Photo by ssteege1.

Photo by ssteege1.

This post has been updated


Over the last few years, not many municipalities have been able to boast of budget surpluses. The District certainly hasn’t — just last year, the D.C. Council was forced to slash programs and raise taxes on the city’s wealthiest residents to cover a $322 million budget deficit.

But yesterday Mayor Vince Gray had something of an odd announcement — the city ended 2011 with a $240 million surplus, according to the Comprehensive Annual Financial Report, a yearly audit of the District’s budget. Reported the Washington Business Journal’s Michael Neibauer:

D.C. collected $88 million more tax revenue in FY 2011 than it budgeted, according to the CAFR. City agencies underspent their budgets by $86.6 million and “other” revenue sources came in $64 million higher than projections. The total surplus: $238.86 million. The District’s fund balance now stands at $1.1 billion, up from $890 million at the close of fiscal 2010, as efforts to bolster the city’s reserves prove successful.

Amongst the tax revenues that spurred the surplus were income and franchise taxes, along with the death of a few well-heeled residents — to the tune of an extra $34 million in inheritance and estate taxes. “This excess was due to the death of wealthy District residents who had significantly enhanced their wealth positions in recent years,” said the audit.

There’s not much celebrating going on, though. Much of the money has already been set aside for savings, and what’s left — some $110 million — isn’t likely going to be used to restore social programs that were cut or roll back the tax hike on the wealthy. (If anything, it will help with spending pressures already being reported.) According to the D.C. Fiscal Policy Institute, expected revenue shortfalls down the road mean that District officials don’t have much of a choice but to stash the money away.

That’s not making Councilmember Jack Evans (D-Ward 2) happy, though — according to the Post, Evans wants to use some of the surplus to scrap the tax increase on wealthy residents he so vehemently opposed last year.

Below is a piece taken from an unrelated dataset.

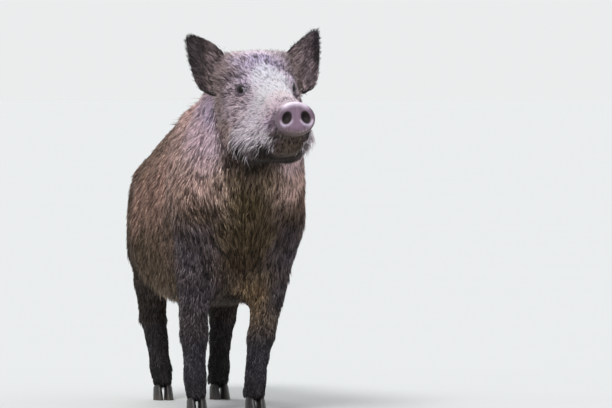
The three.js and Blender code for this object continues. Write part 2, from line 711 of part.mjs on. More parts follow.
/** The two lengths of a leg, parted at its knee or hock and cut where the claws begin. */
function addLeg(label, joints, side, region, knee, claws) {
  const chain = legJoints(joints, side.index);
  const [xs, ys] = [chain.map((joint) => joint.x), chain.map((joint) => joint.y)];
  const [left, front] = [Math.min(...xs) - NET.leg.side, Math.min(...ys) - NET.leg.front];
  const [right, back] = [Math.max(...xs) + NET.leg.side, Math.max(...ys) + NET.leg.back];
  const piece = (bottom, top, cell) => {
    const net = netOf(bodyForm, { low: [left, front, bottom], high: [right, back, top] }, cell);
    return solidOf(net).intersect(region(side, 0));
  };
  const below = (top) => block([-REACH / 2, -REACH / 2, top - REACH], [REACH / 2, REACH, top]);
  const upper = piece(knee - NET.leg.overlap, NET.leg.top, CELL.upperLeg).subtract(below(knee));
  const lower = claws.reduce(
    (solid, claw) => solid.subtract(claw),
    piece(NET.leg.bottom, knee + NET.leg.overlap, CELL.lowerLeg)
      .intersect(below(knee - GAP))
      .subtract(footCut(chain.at(-1))),
  );
  add(boar, `${side.name}_${label}_upper_leg`, geometryOfSolid(upper), COAT.leg);
  add(boar, `${side.name}_${label}_lower_leg`, geometryOfSolid(lower), COAT.leg);
}

/** One main claw, its flat sole on Z = 0 and its point to -Y; `inward` is the side of the other claw. */
function makeClaw(inward) {
  const rings = CLAW.levels.map((level) => {
    const long = THREE.MathUtils.lerp(CLAW.long, CLAW.topLong, level);
    const wide = THREE.MathUtils.lerp(CLAW.wide, CLAW.topWide, level);
    return Array.from({ length: CLAW.around }, (_, n) => {
      const angle = (2 * Math.PI * n) / CLAW.around;
      const toe = Math.max(-Math.sin(angle), 0);
      const x = Math.cos(angle) * (wide / 2) * (1 - CLAW.narrow * toe) + inward * CLAW.bend * toe ** 2;
      const y = Math.sin(angle) * (long / 2) + CLAW.setBack * level;
      const top = FOOT.top - 2 * GAP - (y - FOOT.ahead) * Math.tan(radians(FOOT.tilt));
      return [x, y, top * level];
    });
  });
  return skinOfRings(rings);
}

/** A dewclaw, a short horn cone that hangs behind the foot; `grow` makes the room that it sits in. */
function makeDewclaw(grow) {
  const step = (DEWCLAW.long + 2 * grow) / (DEWCLAW.shares.length - 1);
  const rings = DEWCLAW.shares.map((share, n) =>
    Array.from({ length: DEWCLAW.around }, (_, m) => {
      const angle = (2 * Math.PI * m) / DEWCLAW.around;
      const radius = DEWCLAW.radius * share + grow;
      return [Math.cos(angle) * radius, Math.sin(angle) * radius, grow - n * step];
    }),
  );
  return skinOfRings(rings);
}

/** The four claws of a foot, and the room for its dewclaws in the leg. */
function addFoot(label, joints, side) {
  const ankle = legJoints(joints, side.index).at(-1);
  const foot = new THREE.Group();
  foot.position.set(ankle.x, ankle.y - FOOT.ahead, 0);
  foot.rotation.z = radians(FOOT.splay * side.sign);
  boar.add(foot);
  return [["outer", -side.sign], ["inner", side.sign]].map(([place, inward]) => {
    const claw = add(foot, `${side.name}_${label}_${place}_claw`, makeClaw(inward), HORN);
    claw.position.x = -inward * CLAW.apart;
    const dew = add(foot, `${side.name}_${label}_${place}_dewclaw`, makeDewclaw(0), HORN);
    dew.position.set(-inward * DEWCLAW.apart, DEWCLAW.back, DEWCLAW.top);
    dew.rotation.x = radians(DEWCLAW.lean);
    dew.updateWorldMatrix(true, false);
    return solidOf(makeDewclaw(GAP), dew.matrixWorld);
  });
}

for (const side of SIDES) {
  const foreClaws = addFoot("fore", FORE_LEG, side);
  addLeg("fore", FORE_LEG, side, foreBlock, FORE_PARTING.knee, foreClaws);
  const hindClaws = addFoot("hind", HIND_LEG, side);
  addLeg("hind", HIND_LEG, side, hindBlock, HIND_PARTING.hock, hindClaws);
}

// ---- Tail ----

function makeTail() {
  const line = new THREE.CatmullRomCurve3(
    TAIL.map(({ y, z }, n) => new THREE.Vector3(TAIL_SWAY * Math.sin((Math.PI * n) / TAIL_WAVE), y, z)),
  );
  const rings = [];
  for (let step = 0; step <= TAIL_STEPS; step += 1) {
    const t = step / TAIL_STEPS;
    const along = line.getTangent(t);
    const side = new THREE.Vector3(1, 0, 0).addScaledVector(along, -along.x).normalize();
    const out = new THREE.Vector3().crossVectors(along, side);
    const place = t * (TAIL.length - 1);
    const low = Math.min(Math.floor(place), TAIL.length - 2);
    const radius = THREE.MathUtils.lerp(TAIL[low].r, TAIL[low + 1].r, place - low);
    rings.push(
      Array.from({ length: TAIL_AROUND }, (_, n) => {
        const angle = (2 * Math.PI * n) / TAIL_AROUND;
        return line
          .getPoint(t)
          .addScaledVector(side, Math.cos(angle) * radius)
          .addScaledVector(out, Math.sin(angle) * radius)
          .toArray();
      }),
    );
  }
  return skinOfRings(rings);
}

const rumpSkin = solidOf(netOf((p) => bodyForm(p) - NET.rump.clear, NET.rump, CELL.trunk));
add(boar, "tail", geometryOfSolid(solidOf(makeTail()).subtract(rumpSkin)), COAT.tail);

// ---- Origin: the middle of the box that the boar stands in, on the floor ----

boar.updateMatrixWorld(true);
const box = new THREE.Box3().setFromObject(boar, true);
boar.position.set(-(box.min.x + box.max.x) / 2, -(box.min.y + box.max.y) / 2, -box.min.z);

export default boar;
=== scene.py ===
"""Wild boar: a still, life-size model of a sow in a short grizzled coat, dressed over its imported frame.

One skin stands for the solids of flesh, lying under them by the depth of the coat. Tufts of bristle,
eyes and horn claws are pieces of their own. Sizes are in metres unless a name says millimetres.
"""
import logging
import math
from dataclasses import dataclass
from enum import Enum, IntEnum
from typing import Callable, Sequence

import bpy
import numpy as np
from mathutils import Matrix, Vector
from mathutils.bvhtree import BVHTree
from mathutils.kdtree import KDTree


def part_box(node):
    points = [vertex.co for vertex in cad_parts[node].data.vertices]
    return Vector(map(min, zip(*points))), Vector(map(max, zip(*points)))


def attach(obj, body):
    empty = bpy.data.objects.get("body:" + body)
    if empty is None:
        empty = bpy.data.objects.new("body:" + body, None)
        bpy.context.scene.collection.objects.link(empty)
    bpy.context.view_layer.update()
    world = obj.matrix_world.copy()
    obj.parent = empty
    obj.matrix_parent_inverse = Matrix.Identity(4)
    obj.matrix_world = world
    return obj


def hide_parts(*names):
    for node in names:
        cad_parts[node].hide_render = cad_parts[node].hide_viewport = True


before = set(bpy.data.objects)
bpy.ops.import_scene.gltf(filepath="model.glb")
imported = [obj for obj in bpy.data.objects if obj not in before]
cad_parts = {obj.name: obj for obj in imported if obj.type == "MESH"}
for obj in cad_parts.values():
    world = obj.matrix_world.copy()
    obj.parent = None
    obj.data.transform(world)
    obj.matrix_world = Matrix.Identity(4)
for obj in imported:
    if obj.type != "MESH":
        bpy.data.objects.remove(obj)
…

UPDATE, 9:55 a.m.: D.C. Chamber of Commerce President Barbara Lang wants the tax increase rolled back also, she wrote in a blog post yesterday: “We call for Mayor Gray to exercise some fiscal responsibility, and refrain from spending any surplus, especially when the CFO has projected further shortfalls in revenue for fiscal year 2013 of over $100 million. However, we at the Chamber would go even further; it is our contention that rather than simply banking the money, it should be used to revoke the recent income tax increase placed on residents and the new business taxes put forth in the FY12 budget. It is time for the government to rein in spending instead of squeezing residents and businesses.”